Характер его приобрел, благодаря этим странствованиям, некоторую гибкость; он получил способность жить при различных условиях и со всевозможными людьми, понимать их намерения, читать их мысли, предугадывать их затаенные желания. Он, словом, стал силой, которая превышала все его окружающее. Его различные познания делали его более способным управлять и приводить в порядок целое, чем, будучи одной из частей этого последнего,— повиноваться. Он не желал быть в колеснице простым колесом, но хотел, чтобы колесница везла его.
Попав случайно на новое место, он сразу увидел, что здесь он может быть полезен, здесь он может, благодаря своим способностям, довести хозяйство, доселе не имеющее никакой цены, до того, что оно будет приносить доходы; здесь его поэтому будут ценить, и он в конце концов станет необходимым. Теперь у него была определенная и совершенно ясная цель, и он твердо надеялся, что его ожидает награда, заключающаяся в улучшении жизненных условий, и это придавало ему силы. Он — в этом не было сомнения — работал для других, но в то же самое время он ковал свое собственное счастье. И если он умел так поставить дело, что казалось, будто он посвятил свое время и свои силы чужой выгоде, то он этим показывал, что он умней других, потому что те охотно поступили бы так же, но не могли.
Самое серьезное препятствие, которое становилось на его пути,— это был хозяйский сын. При определенном влечении рыболова и охотника ко всему неизвестному, тайному, у него было ясно выраженное отвращение к порядку и ко всему верному и определенному. Занимаясь земледелием, думал он, получаешь самое большее то, на что рассчитываешь, больше того не получить никогда, но часто гораздо меньше. Если же забросить сети, то один раз ничего не вытянешь, но на следующий раз в семь раз больше того, что ожидал. Случалось, что если выедешь в море за угрями — убьешь тюленя; бывало, лежишь полдня в шхерах и караулишь пролет диких уток, как вдруг чуть ли не на ружье налетает гагара. Всегда что-нибудь да получишь и зачастую что-нибудь другое, чем то, что ожидал.

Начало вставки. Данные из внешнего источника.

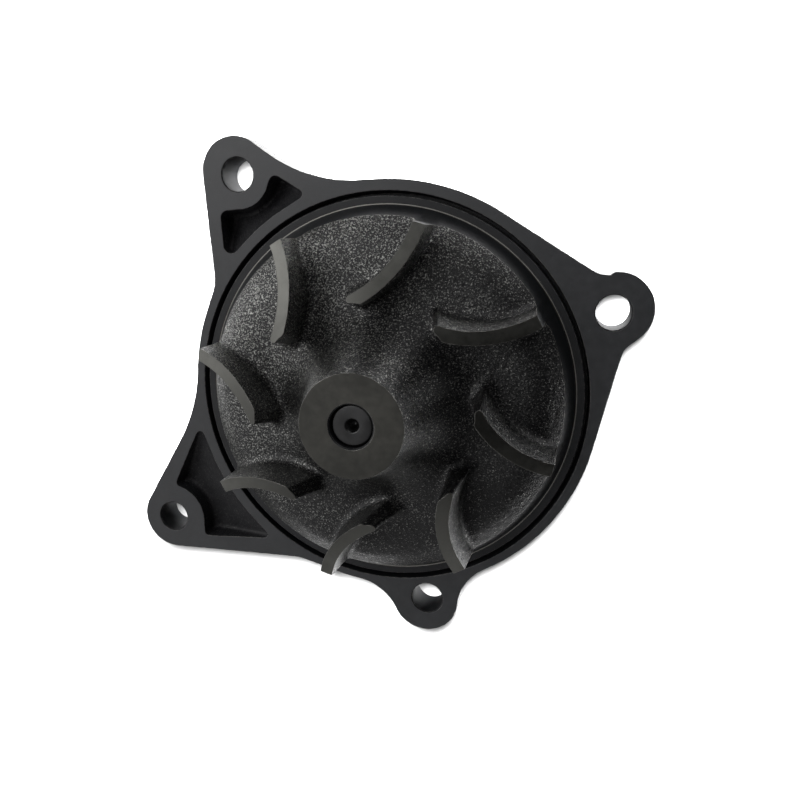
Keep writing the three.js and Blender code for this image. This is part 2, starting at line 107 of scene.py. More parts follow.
# The impeller. Its first vane is given, and the others are turned copies.
PLATE_R, LAND_R = 62.7, 60.0
PLATE_BOTTOM, LAND_Z, WALL_TOP = -5.4, -0.6, 5.8
HUB_R, HUB_TOP, HUB_BORE_R = 14.84, 40.2, 6.3
VANES = 8
VANE_CENTRE = (-55.93, 35.0)  # both side walls of the first vane are arcs about this point
VANE_HOLLOW_R, VANE_CROWN_R = 32.35, 36.2
VANE_TIP_R, VANE_TIP_TOP, VANE_TOP_SLOPE = 56.3, 20.9, 0.393
VANE_STEPS = (52, 8, 46, 6, 6)  # points along the crown, tip, hollow and two inner corners
PLATE_TOP = [  # (distance from the shaft, height) of the raw plate and hub flank
    (57.6, 5.2), (56.0, 6.6), (53.6, 8.3), (51.0, 9.7), (47.0, 10.9), (43.0, 11.3), (38.0, 11.6),
    (33.5, 12.4), (29.5, 14.0), (26.0, 16.6), (22.8, 20.3), (20.2, 25.0), (18.2, 30.0), (16.6, 35.0),
    (15.3, 39.5), (14.7, 42.0),
]

# The hidden pieces.
BEARING_BORE_R, RACE_R = 8.8, 8.5
TRACK_REACH = 0.8  # half the angle that a ball's track takes up, in radians
THREADS, THREAD_CIRCLE_R = 4, 27


# ---- Repeatable noise ---------------------------------------------------------------------

def lattice(cells, seed):
    """A repeatable random number from -1 to 1 for each whole-number cell."""
    h = cells[..., 0] * 374761393 + cells[..., 1] * 668265263 + cells[..., 2] * 974634777 + seed * 69069
    h = (h ^ (h >> 13)) * 1274126177
    h = (h ^ (h >> 16)) & 0xFFFF
    return h / 32767.5 - 1.0


def value_noise(points, seed):
    """Smooth noise from -1 to 1, with cells one unit wide."""
    base = np.floor(points).astype(np.int64)
    f = points - base
    f = f * f * (3 - 2 * f)
    total = np.zeros(len(points))
    for corner in np.ndindex(2, 2, 2):
        weight = np.prod(np.where(corner, f, 1 - f), axis=1)
        total += weight * lattice(base + np.array(corner), seed)
    return total


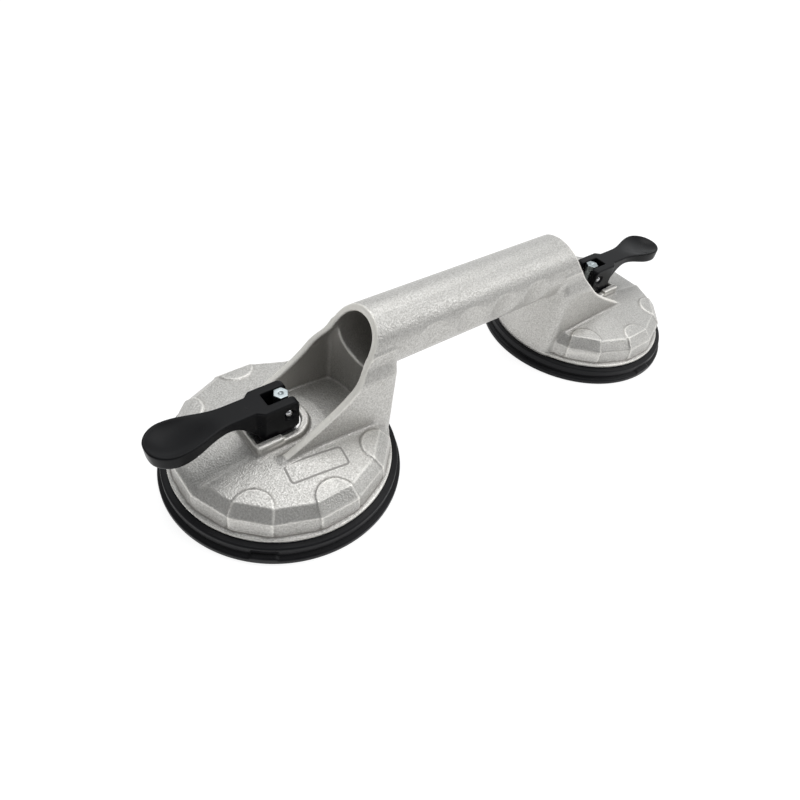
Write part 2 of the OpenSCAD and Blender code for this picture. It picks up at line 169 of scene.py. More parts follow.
def mesh_from_field(name, field, origin, step, adaptivity=0.0):
    """The field's zero surface as a mesh object; returns the object and its points."""
    grid = openvdb.FloatGrid(background=float(4 * step))
    grid.copyFromArray(np.ascontiguousarray(field, np.float32))
    points, triangles, quads = grid.convertToPolygons(0.0, adaptivity)
    points = points * step + np.asarray(origin)
    faces = [tuple(f) for f in triangles[:, ::-1].tolist()]
    faces += [tuple(f) for f in quads[:, ::-1].tolist()]
    return new_object(name, points, faces), points


def set_attribute(obj, name, values):
    """Store a number for each vertex, which a material can read."""
    layer = obj.data.attributes.new(name, "FLOAT", "POINT")
    layer.data.foreach_set("value", np.clip(values, 0, 1).astype(np.float32))


def vertex_points(obj):
    """An object's vertices in millimetres."""
    flat = np.empty(3 * len(obj.data.vertices))
    obj.data.vertices.foreach_get("co", flat)
    return flat.reshape(-1, 3) / MM


def apply_modifiers(obj):
    """Bake an object's modifiers into its mesh."""
    made = bpy.data.meshes.new_from_object(obj.evaluated_get(bpy.context.evaluated_depsgraph_get()))
    obj.modifiers.clear()
    obj.data = made


# ---- Casting ----

# Profiles [(r, z)] about a cup's axis. Each begins and ends beyond the axis, at AXIS, so that the
# axis itself isn't an edge. A housing is the flange joined with what FACETS and DECK share.
AXIS = -20
WALL_FOOT_Z = FLANGE_Z + 0.4
CHAMFER_RUN = 6  # how far the chamfer's planes run on above the deck
FLANGE = [(AXIS, COLLAR_Z), (FLANGE_R, COLLAR_Z), (FLANGE_R, FLANGE_Z), (WALL_R, WALL_FOOT_Z),
          (AXIS, WALL_FOOT_Z)]

FACETS = [(AXIS, COLLAR_Z), (WALL_R, COLLAR_Z), (WALL_R, WALL_FOOT_Z), (WALL_TOP_R, WALL_TOP_Z),
          (DECK_R, DECK_Z), (DECK_R - CHAMFER_RUN, DECK_Z + CHAMFER_RUN),
          (AXIS, DECK_Z + CHAMFER_RUN)]

# The deck's cone, with a round limit that trims the facets' corners near the flange
DECK_SLOPE = (CROWN_Z - DECK_Z) / (DECK_R - CROWN_R)
ROUND_R = WALL_R + 0.45
DECK = [(AXIS, COLLAR_Z), (ROUND_R, COLLAR_Z),
        (ROUND_R, DECK_Z - DECK_SLOPE * (ROUND_R - DECK_R)), (CROWN_R, CROWN_Z), (AXIS, CROWN_Z)]

CAVITY = [(AXIS, 0), (CAVITY_R, 0), (CAVITY_R, WALL_TOP_Z - ROOF_T + 1),
          (CAVITY_R - CHAMFER, DECK_Z - ROOF_T), (HUB_R, CROWN_Z - ROOF_T), (HUB_R, HUB_Z),
          (AXIS, HUB_Z)]

LEG_EDGE = cubic((LEG_TIP, CROWN_Z - 0.3), (LEG_TIP - 22, CROWN_Z + 12.2),
                 (MOUTH_X + 13, TUBE_TOP_Z - 32), (MOUTH_X, TUBE_TOP_Z), 28)

LEG_BLEND_TOP, LEG_BLEND_H, LEG_BLEND_STEPS = 63.0, 13.0, 16
LEG_FOOT_Z, POCKET_FOOT_Z = -20, 10

# Widths of the casting's fillets and rounded edges
LEG_BACK_ROUND, LEG_TUBE_FILLET, LEG_FOOT_FILLET, POCKET_CORNER = 4.0, 2.5, 2.0, 2.0
CUT_EDGE, TAB_EDGE, FINGER_EDGE = 0.8, 0.25, 0.25
TROUGH_CORNER, TROUGH_EDGE, BOSS_FOOT_FILLET = 2.5, 1.5, 1.6
BOSS_CORNER, BOSS_EDGE, BOSS_STEP_EDGE, BOSS_STEP_FILLET, BOSS_POCKET_EDGE = 1.5, 0.7, 0.9, 0.6, 0.5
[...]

Кроме того, охота, даже после того как она из преимущества высших классов перешла к низшим, считается более благородным и самостоятельным занятием, чем хождение за плугом или за телегой с навозом. Это настолько всосалось в кровь и плоть, что нельзя было заставить работника отправиться на работу с парой волов; отчасти потому, что вол получил обрезание, был «изменен», но в особенности потому, что на лошадь, а главным образом на кобылу, смотрели с давних пор с суеверным уважением.